**Given exercise**
Go from the first line to the line with "fourteen numbered tiles." and return those lines verbatim, ends included.
════
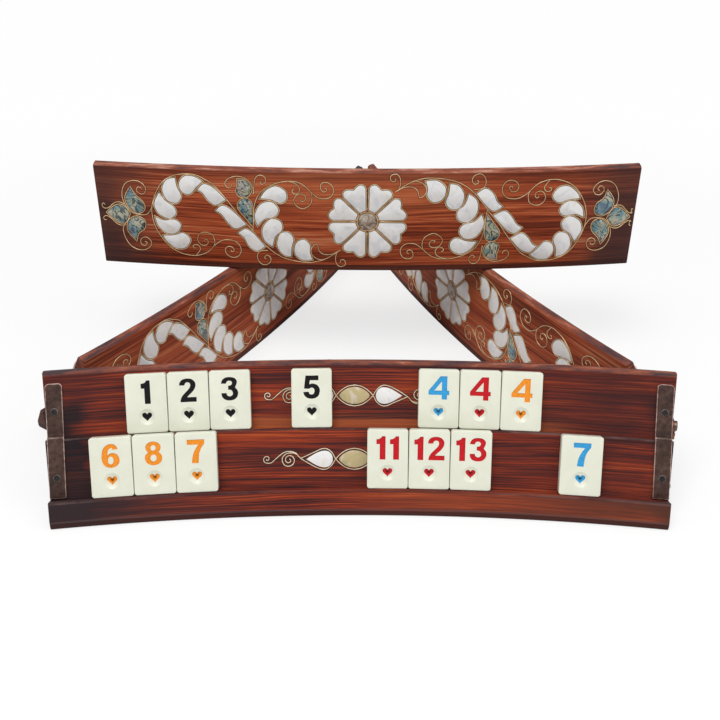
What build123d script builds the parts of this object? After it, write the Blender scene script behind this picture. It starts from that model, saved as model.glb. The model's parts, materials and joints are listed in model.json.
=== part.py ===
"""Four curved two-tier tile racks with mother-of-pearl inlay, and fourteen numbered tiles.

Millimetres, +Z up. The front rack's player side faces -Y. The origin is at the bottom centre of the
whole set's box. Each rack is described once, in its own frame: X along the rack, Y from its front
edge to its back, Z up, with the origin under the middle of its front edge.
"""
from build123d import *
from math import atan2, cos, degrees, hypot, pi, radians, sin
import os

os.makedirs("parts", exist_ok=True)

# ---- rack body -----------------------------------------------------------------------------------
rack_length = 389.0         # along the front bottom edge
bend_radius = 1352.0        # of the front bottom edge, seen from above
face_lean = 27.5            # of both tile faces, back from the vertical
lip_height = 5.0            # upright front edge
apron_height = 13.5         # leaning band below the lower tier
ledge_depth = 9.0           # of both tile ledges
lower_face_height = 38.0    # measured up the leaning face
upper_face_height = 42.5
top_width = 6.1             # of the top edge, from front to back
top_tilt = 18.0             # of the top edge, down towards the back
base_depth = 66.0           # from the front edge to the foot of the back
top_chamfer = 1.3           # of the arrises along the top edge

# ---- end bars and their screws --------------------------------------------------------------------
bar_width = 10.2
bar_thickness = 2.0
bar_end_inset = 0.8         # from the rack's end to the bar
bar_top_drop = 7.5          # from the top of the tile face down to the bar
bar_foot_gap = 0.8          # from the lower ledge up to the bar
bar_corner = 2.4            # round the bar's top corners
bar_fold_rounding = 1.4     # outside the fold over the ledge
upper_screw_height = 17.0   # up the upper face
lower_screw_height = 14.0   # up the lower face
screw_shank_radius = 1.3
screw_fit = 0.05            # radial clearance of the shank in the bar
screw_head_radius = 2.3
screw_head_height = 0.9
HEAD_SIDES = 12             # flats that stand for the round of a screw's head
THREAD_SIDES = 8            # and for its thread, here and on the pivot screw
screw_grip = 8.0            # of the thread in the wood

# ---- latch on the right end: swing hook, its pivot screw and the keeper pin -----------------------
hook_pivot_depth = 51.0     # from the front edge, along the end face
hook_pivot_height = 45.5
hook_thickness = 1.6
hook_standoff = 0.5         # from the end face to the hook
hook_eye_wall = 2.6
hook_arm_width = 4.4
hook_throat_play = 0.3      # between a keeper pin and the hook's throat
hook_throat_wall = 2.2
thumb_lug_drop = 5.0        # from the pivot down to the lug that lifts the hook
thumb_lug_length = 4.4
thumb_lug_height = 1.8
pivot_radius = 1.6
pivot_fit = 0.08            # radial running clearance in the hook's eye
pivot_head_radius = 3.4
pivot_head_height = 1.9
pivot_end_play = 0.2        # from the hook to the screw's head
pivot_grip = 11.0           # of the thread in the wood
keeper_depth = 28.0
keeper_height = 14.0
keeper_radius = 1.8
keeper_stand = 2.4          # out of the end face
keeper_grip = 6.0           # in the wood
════
**Response to the exercise**
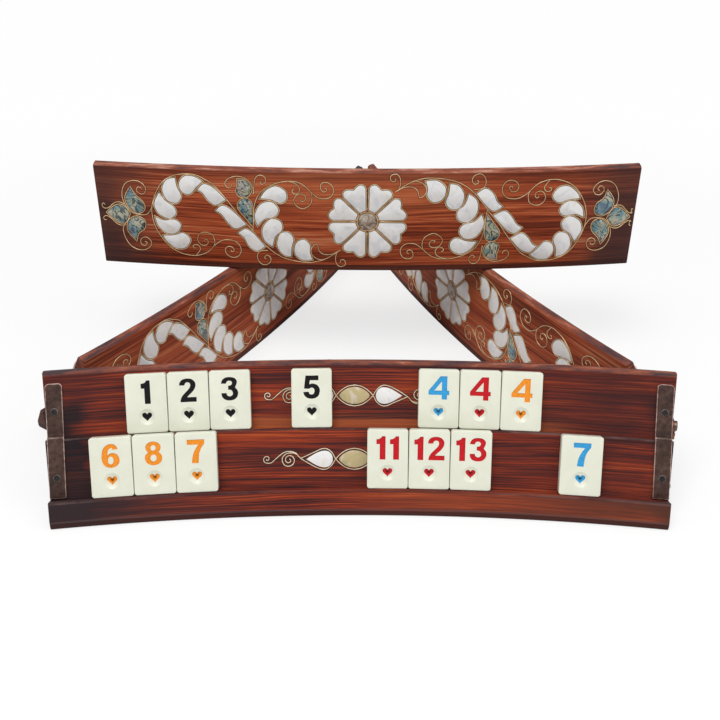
What build123d script builds the parts of this object? After it, write the Blender scene script behind this picture. It starts from that model, saved as model.glb. The model's parts, materials and joints are listed in model.json.
=== part.py ===
"""Four curved two-tier tile racks with mother-of-pearl inlay, and fourteen numbered tiles.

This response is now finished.